The visual department is as archaic as the sound department is minimal. The menu screen looks like DOS 2.0, and a limited palette is used on even more limited character sprites. For crying out loud, player uniform numbers are impressionistic blobs! The avatars are certainly awkward as they bump, jostle and dive. The engine seems to be skipping every other frame. The result is not only uneasy on the eyes, but makes it difficult when measuring angles to reach a running lane, throw a pass or tackle the opponent’s ball-carrier. It’s an altogether poor visual performance that was fortunately much improved by the next year’s installment.
The game’s shoddy visual presentation certainly doesn’t elevate the gameplay department. While it may have seemed sensible a quarter century ago, in retrospect the programmers made a poor choice when designing the passing game. I am referring to the notorious pass boxes. Once the quarterback has snapped the ball by pressing B, his user must press B again to view his three pass options. Along with covering up valuable visual real estate, these abominations aren’t even an accurate representation of whether the player is open for a pass or not. Adding insult to injury, it is very difficult to make user catches once the ball is thrown, even if by chance the receiver is legitimately open, due to avatar slippage.

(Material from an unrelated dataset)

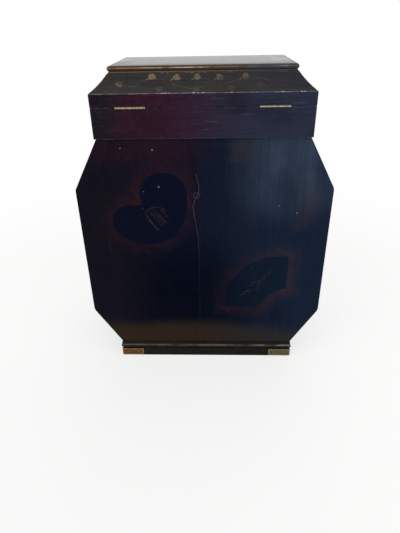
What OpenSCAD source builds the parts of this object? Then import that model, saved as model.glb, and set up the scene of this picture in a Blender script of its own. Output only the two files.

For as early a title as it is, it’s understandable that John Madden Football has limited game modes. Though going by different names, Exhibition and Regular Season mode appear to have the same function: playing a single game against the computer or an opponent. Tournament mode, which is preserved by password, places a team of your choice into an eight-team Conference playoff, which varies from the real NFL format of six teams. Sudden Death mode is like overtime: first to score wins. User options include changing quarter length as well as weather and turf type. However the high point of presentation is Madden himself. His pre-game scouting report is helpful in giving the overall impression that each match-up is unique.
Overall, John Madden Football is a poorly aged title that just barely escapes a place at the very bottom of the retro scrapheap. So why not banish it completely? Because it’s actually kind of fun to play. While pass-first teams may not be able to fully grasp their potential, the run-first teams are at home in this mash of humanity. Sure, we’ve got some slidage and A.I. deficiencies, but John Madden Football doesn’t lack character. It tried to do much with little, long before becoming the NFL’s “33rd franchise”. It set the prototype for the twenty-four-or-so titles to follow. And for that, I consider it an admirable first draft.
Two out of Five Stars
1) NFL.com, “1976 Raiders edge 2000 Ravens for ‘greatest team ever’,” March 30, 2012.